Third, by training I look at the responses that Laudato Si recommends primarily in political terms – and I’m pleased that Pope Francis is very much aware of the need for political action and the relationship between such action and our joint and collective economic decisions about consumption, savings, and investment. He repeatedly emphasizes that the changes that will really respect our common home require actions by citizens that will especially influence economic decisions: “Unless citizens control political power – national, regional and municipal – it will not be possible to control damage to the environment” (179).

Certainly this political emphasis is urgently needed in these days of transition of leadership in the United States. A president who denies the reality of climate change and promises to withdraw from international agreements to promote economic growth is a threat to cumulative gains, however modest these have been. As Pope Francis notes, there is an overwhelming body of scientific research supporting the conclusions that (1) climate change is real and (2) human activity is its principal cause. To suggest otherwise, e.g, through the Orwellian substitution of “climate contrarian” for “climate change denier,” is to practice a modern form of misology. Likewise, to discount the credibility of scientific researchers and the legitimacy of their work by imputing political or financial bias to them is intellectually dishonest in the face of the enormous political and financial interests that have everything to gain through such denials.

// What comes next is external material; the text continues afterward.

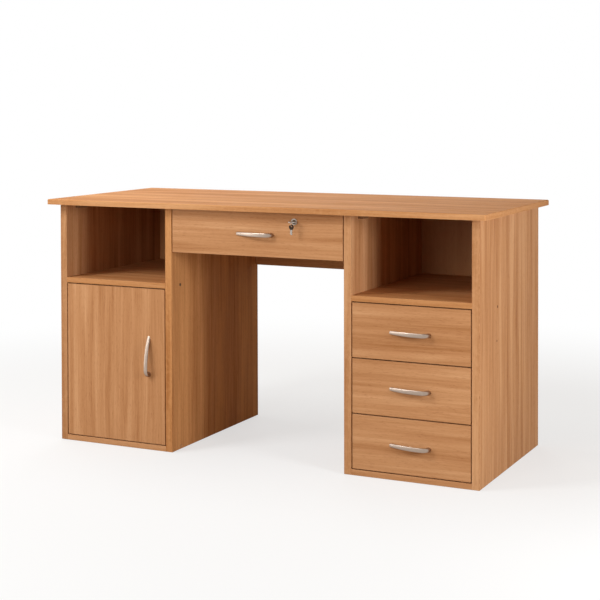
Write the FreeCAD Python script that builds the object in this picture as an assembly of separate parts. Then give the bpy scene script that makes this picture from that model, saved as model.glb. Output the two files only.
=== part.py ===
import FreeCAD, Part
import math
import os

# Writing desk with two pedestals, in laminated chipboard.
# The left pedestal has an open cubby over a cupboard, the right one an open cubby over three drawers,
# and a wide lockable drawer hangs over the knee space.
# Units are millimetres. X runs along the desk, Y from front to back and Z up.
# The origin is on the floor, under the middle of the top.

Vector = FreeCAD.Vector

# Overall sizes
top_length = 1400.0
top_depth = 600.0
desk_height = 740.0
side_overhang = 27.0
front_overhang = 32.0
rear_overhang = 20.0
pedestal_width = 395.0
cubby_height = 224.0
modesty_height = 224.0

# Boards
top_thickness = 16.0
side_thickness = 22.0
board_thickness = 16.0
back_thickness = 3.0
back_rebate = 9.0
back_margin = 0.5
top_corner_radius = 4.0
top_upper_radius = 3.5

# Fronts
front_thickness = 16.0
front_gap = 3.0
pedestal_drawer_names = ("lower", "middle", "upper")
centre_front_height = 127.0

# Drawer boxes
box_board = 12.0
box_rear_space = 79.0
box_top_margin = 28.0
base_sheet = 3.0
groove_depth = 5.0
groove_lift = 8.0
groove_play = 0.2

# Roller runners
runner_space = 12.5
runner_sheet = 1.2
runner_lift = 10.0
runner_setback = 2.0
runner_side_gap = 1.3
member_gap = 0.9
box_lift = 3.0
box_support = 10.0
roller_radius = 7.5
roller_play = 0.3
roller_inset = 12.0
bore_play = 0.08
end_play = 0.6
axle_radius = 2.0

# Bow handles
handle_screw_spacing = 96.0
handle_end_outside = 13.5
handle_end_inside = 4.5
handle_peak = 28.0
handle_rise = 21.0
handle_thickness = 4.0
handle_width = 12.0
handle_near_end_width = 7.0
handle_far_end_width = 10.0
handle_screw_radius = 2.0
handle_screw_head_radius = 4.0
handle_screw_head = 2.4
handle_screw_grip = 4.0
handle_screw_play = 0.3
door_handle_inset = 55.0
door_handle_lift = 28.0

# Concealed hinges
hinge_inset = 100.0
cup_from_edge = 22.5
cup_radius = 17.5
cup_depth = 12.0
cup_wall = 1.0
cup_play = 0.1
cup_flange_half_height = 31.0
cup_flange_half_width = 10.0
cup_flange_sheet = 1.0
hinge_pin_radius = 1.6
pin_play = 0.08
arm_sheet = 3.0
arm_half_width = 7.5
arm_eye_radius = 2.7
eye_wall_space = 3.3
eye_floor_space = 0.3
arm_reach = 13.0
arm_rise = 18.0
arm_run = 46.0
plate_sheet = 2.0
plate_half_height = 24.0
plate_run = 32.0
plate_lead = 8.0
plate_block_height = 4.5

# Small round pieces that repeat are drawn with flats all round
fastener_sides = 8
nut_sides = 6
bar_sides = 12
roller_sides = 24

# Screws that join the inner sides to the boards between them
screw_length = 50.0
screw_radius = 3.5
screw_head_radius = 5.0
screw_head_length = 3.0
screw_inset = 50.0
screw_play = 0.1

# Dowels that join the outer sides to the shelves and bases
dowel_radius = 4.0
dowel_grip_side = 12.0
dowel_grip_board = 18.0
dowel_inset = 60.0
dowel_play = 0.1

# Blocks in the corners under the top
block_width = 15.0
block_length = 40.0
block_inset = 70.0

# Lock in the centre drawer, with its keys
lock_place_share = 1 / 3
lock_drop = 23.0
lock_rim_radius = 9.5
lock_rim = 2.5
lock_barrel_radius = 8.0
lock_barrel_play = 0.2
plug_radius = 6.0
plug_play = 0.05
plug_proud = 0.5
barrel_tail = 8.0
nut_radius = 13.0
nut_length = 4.0
nut_play = 0.1
cam_hub_radius = 8.0
cam_half_width = 5.0
cam_sheet = 2.0
cam_play = 0.25
cam_engagement = 6.0
cam_square_half = 3.0
cam_square_play = 0.1
cam_screw_radius = 4.6
cam_screw_head = 2.0
mortise_play = 1.5
key_sheet = 2.2
key_half_width = 3.6
key_play = 0.15
key_length = 15.0
key_neck = 2.0
key_neck_half_width = 4.2
key_bow_half_width = 13.0
key_bow_length = 15.0
key_bow_corner = 7.0
key_eye_half_width = 4.0
key_rim = 2.0
ring_radius = 6.0
ring_wire_radius = 0.7
ring_play = 0.4
spare_sheet = 2.4
spare_head_radius = 7.2
spare_eye_radius = 2.2
spare_eye_rim = 2.0
spare_blade_half_width = 3.3
spare_blade_sheet = 1.8
spare_length = 29.0
spare_tip = 2.5
spare_cuts = 4
spare_cut_depth = 1.3

# Tools for holes start this far outside the face that they cut
overrun = 1.0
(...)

However, even the political realm is only part of the story and Catholic social tradition recognizes a pluralism of institutions: multiple centers of gravity for reinforcing salutary policies and practices. It is telling that corporations have joined civil society organizations, universities, faith-influenced organizations, and even the military and intelligence communities to hold fast to the scientific conclusions about climate change and to support global collaboration through public and private institutions to mitigate and try to reverse this threat.

When Pope Francis asks such hard questions through the lenses of the Canticle, chemistry, and cosmology, he brings us to an encounter with both sobering truths and venerable tools of Catholic social tradition for engaging with them. This is very much in the spirit of Pope Pius XI’s call for subsidiarity in the wake of the Great Depression, Pope John XXIII’s invocation of socialization after the Cuban missile crisis, and John Paul II’s exhortation to solidarity in building a global millennial consciousness in the wake of the Cold War. Pope Francis, in voicing an ethic of care for our common home and one another in Laudato Si, enlarges our ethical vision, our willingness to see afresh the challenging signs of the times, and our resolve to think differently and to act differently to build a future worthy of our principles and our promise.